Germany has been quick to ask “Dear European companies, how sustainable are you?” The German Federal Minister for the Environment, Svenja Schulze, has posed the question to major publicly traded companies in Germany and beyond. The BMU (German Federal Ministry for the Environment) has launched a research project to assess how much the main companies listed on the stock exchange align with the Taxonomy of the EU Action Plan, the plan to fund sustainable growth launched by the European Commission in March 2018.

The minister invited almost 430 of Europe’s leading companies to participate in the sustainable finance survey. The research project funded by the BMU is the first to measure the sustainability of big businesses using the new EU Taxonomy — the language to define whether or not an activity is sustainable — which should enter into force by the end of 2020.

The survey could help define sustainable post COVID-19 economic recovery programmes. “To overcome the current crisis, we need a sustainable, environmentally conscious economic recovery,” stated Minister Schulze. “The European Taxonomy on Sustainable Finance provides the first guideline on what sustainability actually means in the context of economic activities,” she added. “Companies that invest in renewable energy, green mobility and industrial processes that protect the environment support a green economy, innovation and job creation that are essential for our future. We intend to promote these investments.
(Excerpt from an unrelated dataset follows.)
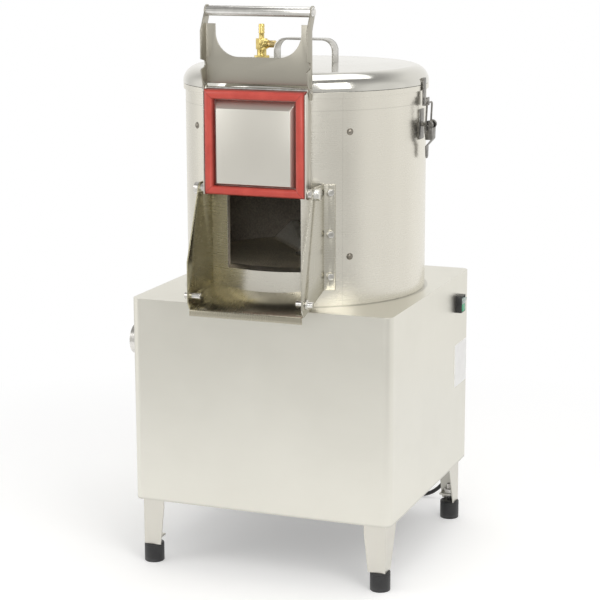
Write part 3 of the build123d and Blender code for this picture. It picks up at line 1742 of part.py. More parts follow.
def cord_coil():
    """The rest of the lead, wound in two layers as one tube."""
    total = 2 * coil_layer_turns + coil_climb_turns
    quarters = round(total * 4)
    places = [coil_point(number / 4) for number in range(quarters + 1)]
    ways = [coil_heading(number / 4, total) for number in range(quarters + 1)]
    edges = [Edge.make_line(Vector(*coil_start), places[0])]
    for number in range(quarters):
        edges += biarc(places[number], ways[number], places[number + 1], ways[number + 1])
    tail = places[-1] + ways[-1] * coil_tail
    edges.append(Edge.make_line(places[-1], tail))
    path = Wire(edges)
    print("coil length", round(path.length, 1), "turns", total)
    samples = [path.position_at(number / 600) for number in range(601)]
    step = path.length / 600
    apart = round(2 * math.pi * coil_radius / step / 2)
    least = min(
        (samples[first] - samples[second]).length
        for first in range(0, 601)
        for second in range(first + apart, 601)
    )
    print("coil least gap to itself", round(least - cord_diameter, 2))
    return sweep(Plane(coil_start, z_dir=(-1, 0, 0)) * Circle(cord_radius), path=path)


def mains_plug():
    """The plug at the lead's end, lying flat on the floor beside the coil."""
    tail_x = coil_x - coil_tail
    y = coil_y - coil_radius
    z = cord_radius + coil_pitch
    body_x = (tail_x - plug_tail_length - plug_length, tail_x - plug_tail_length)
    body = block(body_x, (y - plug_half_width, y + plug_half_width), (0, 2 * z))
    body = fillet(body.edges().filter_by(Axis.Z), plug_corner)
    relief = Cone(plug_tail_root_radius, plug_tail_radius, plug_tail_length)
    body += Pos(tail_x - plug_tail_length / 2, y, z) * Rot(0, 90, 0) * relief
    for side in (-1, 1):
        pin_x = (body_x[0] - plug_pin_length, body_x[0])
        body += rod_x(plug_pin_radius, pin_x, y + side * plug_pin_half_pitch, z)
    return body


def build():
    """Every piece by its name."""
    pieces = {
        "cabinet_shell": cabinet_shell(),
        "rear_cover": rear_cover(),
        "rear_cover_screws": rear_cover_screws(),
        "rubber_feet": rubber_feet(),
        "foot_bolts": foot_bolts(),
        "base_frame": base_frame(),
        "cross_beams": cross_beams(),
        "bearing_plate": bearing_plate(),
        "sump_pan": sump_pan(),
        "drain_spout": drain_spout(),
        "drum_wall": drum_wall(),
        "abrasive_liner": abrasive_liner(),
        "liner_screws": liner_screws(),
        "chute_side_left": chute_side(-1),
        "chute_side_right": chute_side(1),
        "chute_tray": chute_tray(),
        "chute_bolts": chute_bolts(),
        "latch_pins": latch_pins(),
        "door_pivot_bolts": door_pivot_bolts(),
        "door_pivot_bushes": door_pivot_bushes(),
        "door_pan": door_pan(),
        "door_plug": door_plug(),
        "door_gasket": door_gasket(),
        "lever_rod": lever_rod(),
        "locking_lever": locking_lever(),
        "lever_handle_bar": lever_handle_bar(),
        "lid_shell": lid_shell(),
        "lid_seal": lid_seal(),
        "lid_handle": lid_handle(),
        "lid_hinge_brackets": lid_hinge_brackets(),
        "lid_hinge_arms": lid_hinge_arms(),
        "lid_hinge_pins": lid_hinge_pins(),
        "latch_catch": latch_catch(),
        "latch_base": latch_base(),
        "latch_lever": latch_lever(),
        "latch_bail": latch_bail(),
        "valve_body": valve_body(),
        "valve_spindle": valve_spindle(),
        "peeling_disc": peeling_disc(),
        "disc_bolt": disc_bolt(),
        "drive_shaft": drive_shaft(),
        "shaft_seal": shaft_seal(),
        "bearing_housing": bearing_housing(),
        "shaft_bearings": shaft_bearings(),
        "driven_pulley": driven_pulley(),
        "drive_belt": drive_belt(),
        "motor": motor(),
        "motor_pulley": motor_pulley(),
        "motor_bracket": motor_bracket(),
        "switch_housing": switch_housing(),
        "switch_rocker": switch_rocker(),
        "rating_plate": rating_plate(),
        "cable_gland": cable_gland(),
        "cord_run": cord_run(),
        "cord_coil": cord_coil(),
        "mains_plug": mains_plug(),
    }
    for side_name, side in (("left", -1), ("right", 1)):
        for end_name, end in (("front", -1), ("rear", 1)):
            pieces[f"leg_{end_name}_{side_name}"] = leg(side, end)
    return pieces


os.makedirs("parts", exist_ok=True)
for name, piece in build().items():
    export_step(piece, f"parts/{name}.step")
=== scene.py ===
import json
import math

import bmesh
import bpy
from mathutils import Matrix, Vector

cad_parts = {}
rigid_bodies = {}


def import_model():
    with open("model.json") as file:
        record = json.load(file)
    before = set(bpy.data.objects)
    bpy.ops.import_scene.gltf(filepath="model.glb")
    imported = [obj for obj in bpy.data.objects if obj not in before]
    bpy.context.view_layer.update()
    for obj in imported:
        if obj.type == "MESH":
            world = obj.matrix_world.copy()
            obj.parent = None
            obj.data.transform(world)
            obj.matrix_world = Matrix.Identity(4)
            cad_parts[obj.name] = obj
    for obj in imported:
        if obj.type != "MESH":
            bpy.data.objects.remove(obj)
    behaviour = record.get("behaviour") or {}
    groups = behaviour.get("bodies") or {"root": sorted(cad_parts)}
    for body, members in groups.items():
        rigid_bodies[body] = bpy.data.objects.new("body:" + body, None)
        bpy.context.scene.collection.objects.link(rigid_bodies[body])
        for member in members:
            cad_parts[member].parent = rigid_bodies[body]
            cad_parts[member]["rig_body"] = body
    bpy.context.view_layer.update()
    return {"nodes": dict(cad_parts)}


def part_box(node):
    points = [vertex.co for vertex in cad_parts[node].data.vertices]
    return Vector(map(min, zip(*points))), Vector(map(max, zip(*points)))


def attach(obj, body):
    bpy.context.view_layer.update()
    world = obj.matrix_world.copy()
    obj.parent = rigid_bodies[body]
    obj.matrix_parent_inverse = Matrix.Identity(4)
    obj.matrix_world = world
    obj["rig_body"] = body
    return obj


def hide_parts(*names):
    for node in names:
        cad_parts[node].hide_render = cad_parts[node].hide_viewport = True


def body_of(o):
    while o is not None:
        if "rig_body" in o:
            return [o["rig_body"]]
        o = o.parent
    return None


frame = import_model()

nodes = frame["nodes"]
scene = bpy.context.scene
mm = 0.001


# Sizes and settings: a piece's own sizes in millimetres, places and the studio in metres

# The camera, fitted to the photograph
camera_spot, camera_ahead = (1.0750, -2.8210, 1.0560), (-0.3517, 0.9130, -0.2067)
camera_sensor, camera_lens, camera_clip = 36, 110.28, (0.05, 60)
camera_roll = -0.0026  # radians

# The gasket's strip and rounding, and the round feet
gasket_strip, gasket_foot_strip, gasket_round, gasket_round_steps = 15.0, 14.0, 6.7, 7
foot_width, foot_edge, foot_edge_steps, foot_sides = 32.8, 1.6, 3, 64
foot_tread, foot_tread_depth = 4.0, 1.5
foot_groove, foot_groove_depth = (26.5, 27.7), 0.5

# How closely faces and edges are picked, and how sharp an edge must be to be rounded
level_slack, groove_slack, ring_slack = 0.05 * mm, 0.4 * mm, 0.2 * mm
smallest_frame_face, smallest_tread_face = 0.001, 0.0002
smooth_angle, sharp_angle, flat_angle = math.radians(38), math.radians(42), math.radians(1.2)
seam_merge, softened_steps = 0.01 * mm, 2

# Where lines, stains, painted shade and a painted reflection lie, and where colours change
seam_angle, rim_line_height = 37.5, 0.756
casing_foot_height, deck_height, weld_ring_radius = 0.1115, 0.448, 0.199
rocker_reflection_height, cam_foot_height, foot_dust_height = 0.4005, 0.4965, 0.012

# The mains lead
coil_middle = Vector((-0.060, 0.345))
coil_radius, coil_pitch, layer_turns, climb_turns = 0.0495, 0.0076, 2.25, 0.5
lead_height, lead_length = 0.0035, 1.66
gland = (0.178, 0.238, 0.140)

# The floor
floor_reach, floor_lift, floor_fade = 1.3, 0.30, (0.45, 1.25)


def link(thing):
    """Puts a new object into the scene."""
    bpy.context.collection.objects.link(thing)
    return thing


# Camera


def place_camera():
    """The photograph's view: a long lens, low and to the right of the chute."""
    data = bpy.data.cameras.new("camera")
    data.sensor_width = camera_sensor
    data.lens = camera_lens
    data.clip_start, data.clip_end = camera_clip
    camera = link(bpy.data.objects.new("camera", data))
    spot = Vector(camera_spot)
    ahead = Vector(camera_ahead).normalized()
    right = ahead.cross(Vector((0, 0, 1))).normalized()
    up = right.cross(ahead)
    turned_right = right * math.cos(camera_roll) + up * math.sin(camera_roll)
    turned_up = up * math.cos(camera_roll) - right * math.sin(camera_roll)
    camera.matrix_world = Matrix(
        (
            (turned_right.x, turned_up.x, -ahead.x, spot.x),
            (turned_right.y, turned_up.y, -ahead.y, spot.y),
            (turned_right.z, turned_up.z, -ahead.z, spot.z),
            (0, 0, 0, 1),
        )
    )
    scene.camera = camera


# Materials


class Flow:
    """A number or colour that runs through a tree's nodes."""

    def __init__(self, tree, socket):
        self.tree = tree
        self.socket = socket

    def join(self, operation, first, second):
        node = self.tree.nodes.new("ShaderNodeMath")
        node.operation = operation
        put(self.tree, node.inputs[0], first)
        put(self.tree, node.inputs[1], second)
        return Flow(self.tree, node.outputs[0])

    def __add__(self, other):
        return self.join("ADD", self, other)

    def __radd__(self, other):
        return self.join("ADD", other, self)

    def __sub__(self, other):
        return self.join("SUBTRACT", self, other)

    def __rsub__(self, other):
        return self.join("SUBTRACT", other, self)

    def __mul__(self, other):
        return self.join("MULTIPLY", self, other)

    def __rmul__(self, other):
        return self.join("MULTIPLY", other, self)

    def least(self, other):
        return self.join("MINIMUM", self, other)

    def most(self, other):
        return self.join("MAXIMUM", self, other)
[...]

And to do this, we need to know where we are in terms of sustainability”.

The survey was launched on 13 May and will continue until 9 June. It aims to strengthen awareness among businesses and banks on the need to develop the capacities required by the EU Taxonomy, to demonstrate the extent to which corporate activities already correspond to this framework and to highlight the challenges and solutions for future development. For example, financial undertakings will be required to indicate the extent to which their products are aligned with the Taxonomy and which funding options support climate change mitigation or adaptation.